とくに製造業や倉庫業など、危険を伴う作業現場では、見学者の動線を確保したうえで、万が一に備えてヘルメットや安全ベストを着用させるなど、安全対策を徹底しましょう。
社員への情報共有をしっかりと
当日案内を担当する社員には、生徒の人数、学校名、どんな仕事を紹介するかなど、事前に情報共有しておくことでスムーズな対応が可能になります。
「なぜその高校が見学に来るのか」「その高校はどんな特徴の生徒が多いか」など、先生から得られる情報をもとに簡単なブリーフィングを行うことで、当日のコミュニケーションもよりスムーズになります。
生徒目線でのわかりやすい説明を心がける
専門用語ばかりの説明は避け、できるだけ噛み砕いた表現で話すようにしましょう。
「誰でも最初は初心者」という前提で丁寧に話すことが、生徒に安心感を与えます。
たとえば、
NG例:「部品の組立て」「納品対応」
OK例:「モノを組み立てて、お客様のところへ届ける仕事」
と言い換えるだけで理解度が変わります。
見られている意識を持つ
職場見学は、企業の第一印象を決める“公開プレゼン”でもあります。
社員一人ひとりが「見られている」という意識を持って接することが大切です。
また、学校の先生は生徒以上に企業の空気感や対応の丁寧さを見ています。
見学時の一言一言が、その後の学校推薦や紹介に直結することもあるため、社員全体で「お客様対応と同等の姿勢でのぞむ」意識づけが重要です。
高校生に響く見学対応のポイント

若手社員の姿を見せる
年齢の近い社員が活躍する姿は、高校生にとって「自分もここで働けるかも」という安心材料になります。
可能であれば、若手社員に「入社のきっかけ」や「仕事のやりがい」などを話してもらう時間を設けましょう。
簡単な作業体験を取り入れる
見ているだけより、少しでも“体験”できると記憶に残りやすくなります。
梱包作業、部品の検品、簡単なPC入力など、負担の少ない範囲での体験がおすすめです。
「自分にもできそう」という手応えを感じてもらうことが、職場への親しみにつながります。
あたたかい対応が何よりの印象づけ
どんなに設備が整っていても、対応が冷たければ意味がありません。
「こんにちは」「来てくれてありがとう」といった一言が、生徒の心に残ることもあります。
見学を“歓迎されている体験”として記憶してもらうことが、将来の応募にも影響します。
資料やお土産を用意する
簡単な会社案内のチラシや、会社のロゴが入ったクリアファイルなど、ちょっとした“お土産”も印象アップにつながります。
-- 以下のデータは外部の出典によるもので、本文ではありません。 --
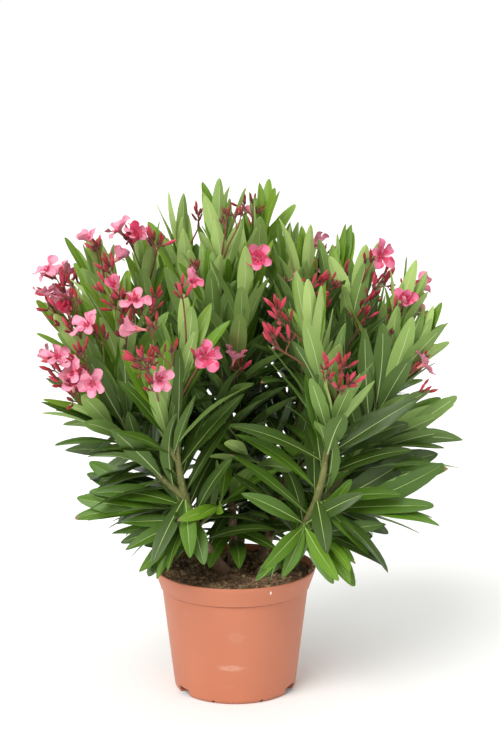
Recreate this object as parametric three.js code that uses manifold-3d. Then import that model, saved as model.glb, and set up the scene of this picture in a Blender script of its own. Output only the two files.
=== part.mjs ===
// A flowering oleander, about 0.6 m tall and 0.5 m across, in the 19 cm plastic pot it is sold in.
//
// Six woody stems rise from the peat and bow outwards. Side boughs spring from them, and every limb
// ends where it enters the tufts of leaves that it carries. Each tuft is one uneven closed solid on
// its own straight axis. Where two tufts, or a tuft and a limb, come close, the tuft stops at a plane
// between them, so that the solids never touch.
//
// Frame: millimetres, +Z up, the origin at the centre of the pot's flat underside, -Y to the front.
// A place round the pot is given by its turn (degrees from the front, positive to the right, +X),
// its reach (distance from the pot's axis) and its height.

import * as THREE from 'three';
import { mergeVertices } from 'three/addons/utils/BufferGeometryUtils.js';
import Module from 'manifold-3d';

// ---- driving dimensions ----

const GAP = 0.3; // clear space between pieces that meet
const JUST_UNDER = 1; // how far a cutting block starts under the pot

const POT = {
  height: 145,
  rimRadius: 95,
  rimBand: 23.5, // height of the band that stands out round the top
  rimEdge: 1, // rounding of the rim's outer edge
  bandTaper: 6.8, // how much narrower the band is at its foot than at the rim
  wallRadius: 85.5, // of the wall, just under the rim band
  step: 4.5, // height of the slope from the band in to the wall
  baseRadius: 72,
  corner: 5, // rounding where the wall meets the underside
  wall: 2.4,
  floor: 3,
  sides: 48,
};

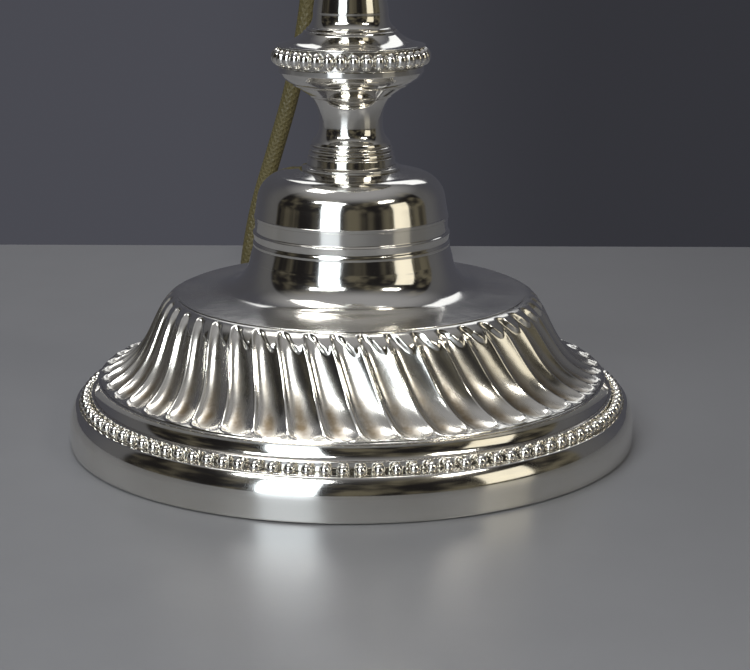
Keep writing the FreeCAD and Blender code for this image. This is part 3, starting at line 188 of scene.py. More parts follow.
def group_of(name: str, inputs: dict[str, float], outputs: list[str]) -> tuple[Graph, dict, dict]:
    """Starts a shader node group with named sockets.

    Args:
        name: the group's name.
        inputs: each input's name and default.
        outputs: the outputs' names.

    Returns:
        Its graph, the sockets that bring its inputs, and the sockets that take its outputs.
    """
    tree = bpy.data.node_groups.new(name, "ShaderNodeTree")
    for label, default in inputs.items():
        socket = tree.interface.new_socket(label, in_out="INPUT", socket_type="NodeSocketFloat")
        socket.default_value = default
    for label in outputs:
        tree.interface.new_socket(label, in_out="OUTPUT", socket_type="NodeSocketFloat")
    entry = tree.nodes.new("NodeGroupInput")
    leave = tree.nodes.new("NodeGroupOutput")
    return Graph(tree), {s.name: s for s in entry.outputs}, {s.name: s for s in leave.inputs}


def wear_group() -> bpy.types.NodeTree:
    """Builds the handling wear that every polished or moulded finish shares.

    Returns:
        A group that puts out soft smears, fine scratches and slow waves of the surface.
    """
    graph, given, wanted = group_of(
        "handling_wear", {"Smear Scale": 90.0, "Scratch Scale": 700.0}, ["Smear", "Scratch", "Wave"]
    )
    place = graph.node("TexCoord").outputs["Object"]
    smear = graph.node("TexNoise", Vector=place, Scale=given["Smear Scale"], Detail=5.0, Roughness=0.6)
    graph.feed(wanted["Smear"], graph.spread(smear.outputs[0], 0.32, 0.72))
    stretched = graph.node("Mapping", Vector=place, Scale=(1.0, 1.0, 0.08), Rotation=(0.35, 0.2, 0.0))
    fine = graph.node(
        "TexNoise", Vector=stretched.outputs[0], Scale=given["Scratch Scale"], Detail=3.0, Roughness=0.75
    )
    graph.feed(wanted["Scratch"], graph.spread(fine.outputs[0], 0.45, 0.7))
    wave = graph.node("TexNoise", Vector=place, Scale=38.0, Detail=1.0, Roughness=0.4)
    graph.feed(wanted["Wave"], wave.outputs[0])
    return graph.tree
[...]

見学後に家族や先生と話題にしやすくなり、会社の記憶が長く残りやすくなります。
見学後のフォローが次につながる
見学が終わったあとも関係を継続することが、次の応募や紹介につながります。
■ 生徒へ感想記入をお願いし、社内で共有
■ 学校へお礼の連絡を入れる
■ 今後の体験入社やインターン情報を案内する
■ 定期的に見学の機会を設ける
こうした地道な取り組みが、先生・学校・保護者からの信頼を生み、「来年もお願いしたい」という流れにつながります。
まとめ|職場見学は“未来への投資”

高校生の職場見学は、採用活動の入口でありながら、その後の企業ブランディングや人材定着にも影響を与える非常に重要な場面です。
少しの工夫と意識の違いが、応募につながるかどうかを左右します。
将来の仲間となるかもしれない高校生たちに、自社の魅力をしっかりと伝えられるよう、見学の受け入れ体制を今一度見直してみてはいかがでしょうか?